Cyberinfrastructure Summer Traineeships 2009/Summaries

From Phyloinformatics
Jump to: navigation, search

Student software developers showcase their work

Congratulations to the following student software developers on successful completion of their summer projects. Funded by the NSF Virtual Data Center project (DBI-0753138), graduate students and postdoctoral researchers were given the opportunity to work remotely on an informatics project of their choosing, under the guidance of an experienced mentor. Collectively their projects will help to build a Virtual Data Center that includes major data repositories in biodiversity, earth and environment science, ecology and evolutionary biology. As their profiles demonstrate, the students put their summers to very good use! To meet the students and learn more about their projects, read below.

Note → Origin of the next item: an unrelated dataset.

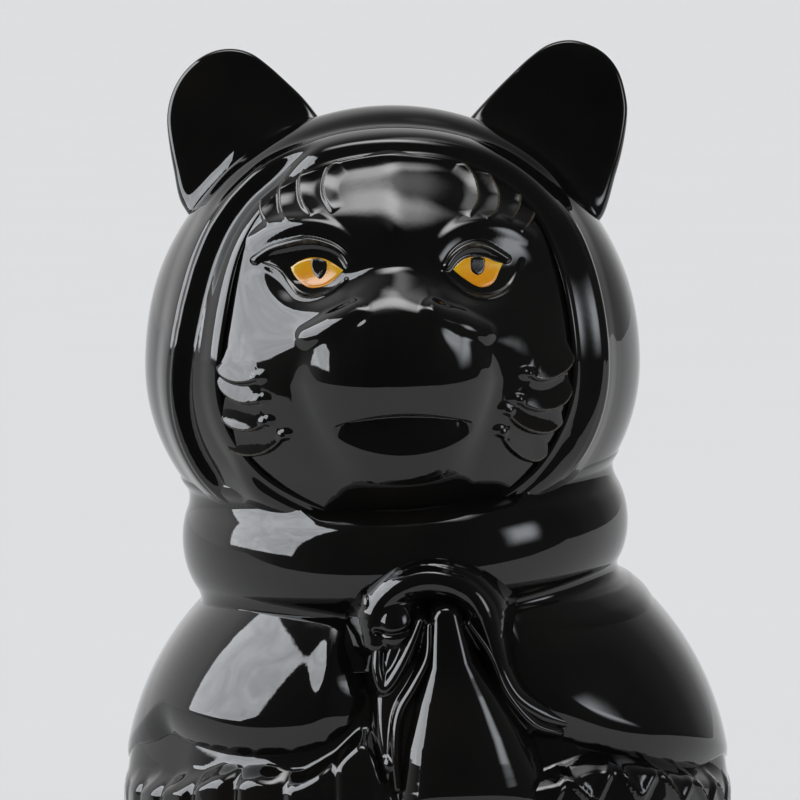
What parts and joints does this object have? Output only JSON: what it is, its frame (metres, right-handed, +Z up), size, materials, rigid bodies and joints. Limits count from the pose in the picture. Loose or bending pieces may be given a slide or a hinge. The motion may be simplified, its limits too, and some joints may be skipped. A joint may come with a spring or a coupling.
{
  "type": "beckoning cat figurine",
  "caption": "Sitting beckoning cat in glossy black glazed ceramic, with yellow eyes and a rolled scarf knotted under its hood.",
  "frame": {"origin": "on the surface that the figurine stands on, under the middle of its footprint", "axes": "+Z up; -Y the way the cat faces; +X the cat's left"},
  "size_m": [0.153, 0.147, 0.2763],
  "materials": {
    "glaze": "glossy black glaze",
    "iris_enamel": "glossy yellow-orange enamel",
    "pupil_enamel": "glossy black enamel",
    "felt": "matt wool felt"
  },
  "bodies": {
    "root": {"hood_shell": "glaze", "face_shell": "glaze", "left_ear": "glaze", "right_ear": "glaze", "neck_roll": "glaze", "scarf_knot": "glaze", "left_scarf_end": "glaze", "right_scarf_end": "glaze", "cape_shell": "glaze", "body_shell": "glaze", "raised_foreleg": "glaze", "resting_foreleg": "glaze", "curled_tail": "glaze", "left_hind_paw": "glaze", "right_hind_paw": "glaze", "left_iris": "iris_enamel", "right_iris": "iris_enamel", "left_pupil": "pupil_enamel", "right_pupil": "pupil_enamel", "felt_pad_front_left": "felt", "felt_pad_front_right": "felt", "felt_pad_back_left": "felt", "felt_pad_back_right": "felt"}
  },
  "joints": []
}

Student: Christine Dumoulin

Mentor(s): Bruce Wilson, Dave Vieglais, Giri Palanisamy

Project: Generating accurate ranking algorithms via machine learning

Metadata — data that describe other data — accompany every scientific data set, and their richness, quality, and interoperability determine how well data sets can be found, understood, and re-used. A number of standards are used to organize metadata, and their structural differences create difficulties for data sharing and other collaborative efforts. Metadata crosswalks remove the barrier to interoperability by providing a map between one standard and another. Crosswalks are difficult to generate because they often consist of too many terms to map by hand, and are written in natural language that cannot be effectively processed by software alone. I have written a program with which a user can construct and evaluate processing algorithms without the need to write new code. This tool allows users to quickly compare different algorithms which are suited to build crosswalks between the metadata standards that are relevant to their work.



Student: Namrata Lele

Mentor(s): Dave Vieglais, Bruce Wilson

Project: Vocabulary Term Mapping

My project consisted of implementing a tool that helps with mapping semantically similar terms between metadata vocabularies, which is important when integrating or linking data sets annotated by different and typically incompatible metadata standards. The tool I created takes two sets of terms and their descriptions as input, and returns a ranked list of matching candidate terms from the two sets. For implementation, I took advantage of the Lucene indexing system, and the General Text Matcher libraries, and I wrote parsers for different metadata standards, including Dublin Core, Darwin Core, and the Ecological Metadata Language.



Student: Serhan Akin

Mentor(s): Matt Jones, Mark Servilla

Project: Refactoring the EarthGrid SOAP API to REST style and an implementation for Metacat

EarthGrid is a lightweight Application Programming Interface (API) for web-based communication with diverse environmental data systems. Until now, it was only supported through the SOAP protocol, which involves a significant overhead for client programmers and suffers from uneven support across programming languages. This project involved refactoring current SOAP-based Earthgrid API to a REST-based architecture. REST exploits the existing technology and protocols of the Web, while decoupling the implementation of a system from its interface. I implemented a prototype within the Metacat data management system to demonstrate the effectiveness of this architecture. The results of this project will serve as a basis for the first Virtual Data Center REST API, which is currently being designed.



Student: John Harney

Mentor(s): Hilmar Lapp, Rutger Vos

Project: Semantic phyloinformatic web services using the EvoInfo stack

Scientific web services produce and consume data in many different, loosely defined formats and messaging protocols. These heterogeneities make it especially difficult for services to be discovered and used in applications. This project aimed to address this problem by mapping components of a web service interface, such as input and output data elements and operations, to concepts in a well-defined and structured semantic model (i.e. ontology). This gives prospective consumers of a web service access to the service’s functionality even if they are unfamiliar with the specific syntax of its service interfaces. To demonstrate the advantages of attaching semantic meaning to scientific web services, I implemented a rudimentary proof of concept service by utilizing the latest versions of the Web Services Description Language (WSDL 2.0) and Semantic Annotations for WSDL (SAWSDL) standard recommendations, using the data exchange (NeXML), data semantics (CDAO), and data access (phyloWS) standards for phylogenetics recently developed by the NESCent EvoInfo Working Group.